The organisation has launched its “growth commission” report, commissioned after the November Budget produced downgraded growth, which urges the government to reconfirm London as a global economic leader.
One of the report’s flagship policies is for the government to consider overturning tax changes which make London less attractive to big investment, including the scrapping of the non-dom regime.
Previously, the non-dom tax status allowed UK residents whose primary home was outside of the country to only pay tax on money made within the UK.
But, at the 2024 Budget, Chancellor Rachel Reeves replaced this regime for a residence-based system which taxes all long-term residents on their worldwide income, and introduced a four-year “grace period” for the changes.
Some economists have warned that the Treasury is failing to realise the impact of these changes on the UK’s economy, with one report suggesting nearly 2,000 wealthy non-doms fled the country last year.
The value of London’s most sought-after properties has taken a tumble in recent years, with average house prices in Kensington – where wealthy individuals often live – down by around 10 per cent since 2024.
BusinessLDN’s report said:”This change has been damaging to multiple sectors, from loss of talent in the professional and financial services sectors, to the creative industries, where the reforms have resulted in the loss of high-net-worth donors.”
Ministers are reportedly locked in talks with City leaders on proposals to extend the grace period and introduce a “pay-to-play” visa for the ultrarich.
Other tax policies that the report says should be revisited by the “Office for Tax Competitiveness” include the scrapping of VAT-free shopping, the bank levy and stamp duty.
This department would “identify where the UK is hurting itself by being out of kilter with – or falling behind – other international jurisdictions, publish research and analysis, and put forward recommendations to the Chancellor to inform fiscal decisions”.
London housebuilding at ‘standstill’
The lobby group is also calling on Labour to accelerate housebuilding by delaying a new safety levy and streamlining regulatory red tape.

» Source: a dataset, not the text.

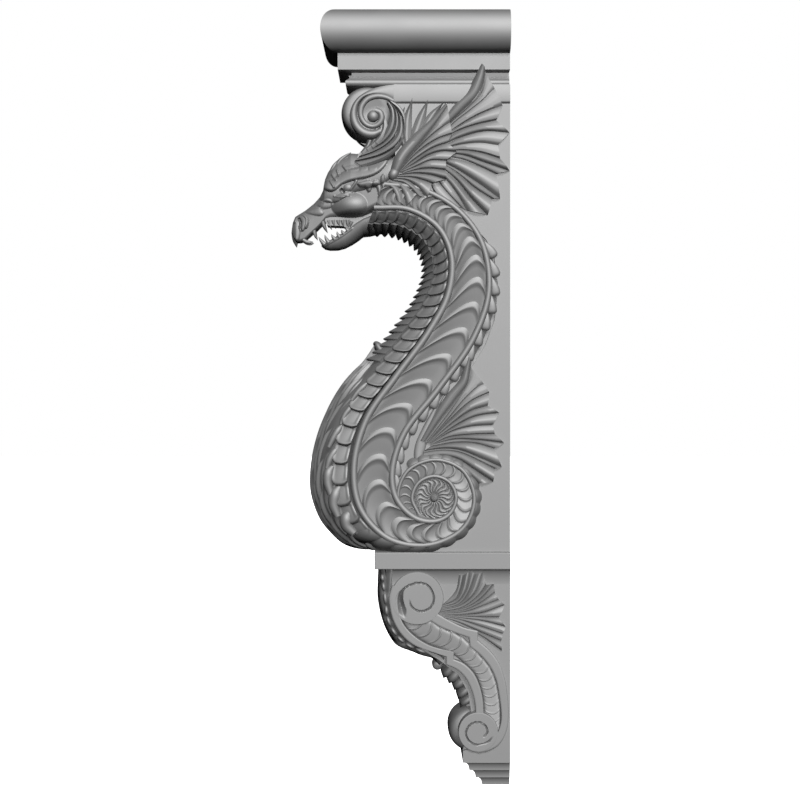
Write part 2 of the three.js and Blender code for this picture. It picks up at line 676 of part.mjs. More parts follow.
// The rounded front of the console: a leaf with a curled tip, stepped scutes and a roll
function consoleFront() {
  const edge = smooth(flat([[-154, 0], [-153, -26], [-156, -46], [-140, -83], [-110, -103], [-88, -112]]));
  const nose = smooth(flat([[-172, 0], [-172, -41], [-161, -84], [-133, -111], [-101, -123], [-90, -131]]));
  const section = (t, lift) => {
    const foot = edge.getPoint(t);
    const tip = nose.getPoint(t);
    return range(7).map((k) => {
      const angle = Math.PI * (k / 6 - 0.5);
      const p = foot.clone().lerp(tip, Math.cos(angle));
      return vec(p.x, (consoleWidth / 2 - 3 + lift) * Math.sin(angle), p.z);
    });
  };
  const back = (t) => edge.getPoint(t).add(vec(10, 0, 4));
  const leaf = loft(range(9).map((k) => {
    const t = k / 8;
    const p = back(t);
    return [...section(t, k % 2 ? 1 : -1), vec(p.x, 30, p.z), vec(p.x, -30, p.z)];
  }));
  const solids = [leaf, roll([-93, -129], 7, -16, 16, 12), roll([-50, -210], 29.5, -34, 34, 22)];
  const steps = [
    [-84, -138, -116], [-78, -148, -126], [-72, -157, -136], [-66, -167, -146], [-62, -180, -158],
  ];
  steps.forEach(([x, low, high]) => {
    const outline = [[x, low], [x + 3, high], [x + 40, high - 4], [x + 34, low - 6]];
    solids.push(prism(outline, -36, 36));
  });
  return solids;
}

const timber = (colour) => new THREE.MeshStandardMaterial({ color: colour, roughness: 0.62, metalness: 0 });

// Each piece is drawn on its own foot or head, brought to its height and set on the one below
function piece(name, solid, colour, base, scale = 1) {
  const shape = solid.getMesh();
  const geometry = new THREE.BufferGeometry();
  const position = Float32Array.from(shape.vertProperties, (value, k) => {
    const sized = value * scale;
    return k % 3 === 2 ? sized + base : sized;
  });
  geometry.setAttribute('position', new THREE.BufferAttribute(position, 3));
  geometry.setIndex([...shape.triVerts]);
  geometry.computeVertexNormals();
  const mesh = new THREE.Mesh(geometry, timber(colour));
  mesh.name = name;
  return mesh;
}

const crownHeight = beadHeight + filletHeight + quirkHeight + fasciaHeight + torusHeight;
const footHeight = coveCount * coveHeight;
const pieces = [footHeight + consoleHeight, ledgeThickness, dragonHeight, crownHeight];
const totalHeight = pieces.reduce((sum, height) => sum + height + glueLine, -glueLine);
const consoleTop = footHeight + consoleHeight - totalHeight / 2;
const ledgeFoot = consoleTop + glueLine;
const dragonFoot = ledgeFoot + ledgeThickness + glueLine;
const crownFoot = dragonFoot + dragonHeight + glueLine;

const group = new THREE.Group();
group.add(
  piece('crown_moulding', buildCrown(), 0xb4b4b4, crownFoot),
  piece('dragon_carving', buildDragon(), 0xa6a6a6, dragonFoot, dragonHeight / drawnDragon),
  piece('ledge_board', buildLedge(), 0xb0b0b0, ledgeFoot),
  piece('scroll_console', buildConsole(), 0xa2a2a2, consoleTop, consoleHeight / drawnConsole),
);

export default group;
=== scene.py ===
import math

import bmesh
import bpy
import numpy as np
from mathutils import Matrix, Vector


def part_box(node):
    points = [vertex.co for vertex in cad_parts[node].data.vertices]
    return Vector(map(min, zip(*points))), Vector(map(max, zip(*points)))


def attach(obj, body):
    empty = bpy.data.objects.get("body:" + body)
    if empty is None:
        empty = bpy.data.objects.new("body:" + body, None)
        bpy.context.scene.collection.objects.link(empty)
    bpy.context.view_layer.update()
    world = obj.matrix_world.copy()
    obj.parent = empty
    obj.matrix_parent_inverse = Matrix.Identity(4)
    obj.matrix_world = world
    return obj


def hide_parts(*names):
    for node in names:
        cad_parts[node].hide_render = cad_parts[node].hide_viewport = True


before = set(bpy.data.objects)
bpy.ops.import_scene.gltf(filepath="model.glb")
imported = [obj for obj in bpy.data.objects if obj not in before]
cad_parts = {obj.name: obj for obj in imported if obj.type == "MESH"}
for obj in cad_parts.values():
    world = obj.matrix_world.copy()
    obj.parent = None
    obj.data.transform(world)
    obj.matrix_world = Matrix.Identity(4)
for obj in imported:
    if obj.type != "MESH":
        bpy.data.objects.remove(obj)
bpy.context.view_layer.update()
print("frame loaded")

# The carvings are drawn in millimetres on their own blocks, then set between the plain boards.
# x runs back to the wall at 0, y across the bracket, z up from the foot of the block.
glueLine = 0.0003
drawnDragon = 601.5
drawnConsole = 249.5
drawnFoot = 31.5        # the three coves under the console
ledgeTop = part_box("ledge_board")[1].z
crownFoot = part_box("crown_moulding")[0].z
consoleLow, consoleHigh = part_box("scroll_console")
dragonSize = (crownFoot - ledgeTop - 2 * glueLine) / drawnDragon
consoleSize = (consoleHigh.z - consoleLow.z) / (drawnConsole + drawnFoot)
dragonPlace = Matrix.Translation((0, 0, ledgeTop + glueLine)) @ Matrix.Scale(dragonSize, 4)
consolePlace = Matrix.Translation((0, 0, consoleHigh.z)) @ Matrix.Scale(consoleSize, 4)
bothSides = (-1, 1)


# Curves, sheets and tubes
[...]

The government has pledged to build 1.5m new homes by the next general elections, but housebuilders and manufacturers have warned the tax and cost pressures they are facing make this infeasible.
The Treasury watchdog has warned only 220,000 new homes will be built in the next financial year, saying Labour’s planning reforms are yet to “meaningfully” affect housing supply.
Progress on housebuilding targets is particularly slow in the capital, which is expected to contribute 88,000 new homes per year to this target.
But only 4,550 homes are expected to be built in London in each of the years 2027 and 2028, according to consultancy firm Molior.
The growth commission report said housebuilding in the capital is “close to a standstill” and called on the government to introduce a new help-to-buy scheme and improve the efficiency of the building safety regulator to give clarity to developers.
Helen Gordon, chair of the growth commission, said: “Unlocking the full economic potential of London as an economic engine for the UK is essential to deliver the growth needed to make people across the capital and beyond feel better off.
“While the capital has inherent strengths from the rule of law to a highly-skilled workforce, success can’t be taken for granted amid intense global competition.”
John Dickie, BusinessLDN’s chief executive, said the government’s growth initiatives are “starting to bear fruit,” but called on Labour to accelerate efforts to boost business confidence and private sector investment in the capital.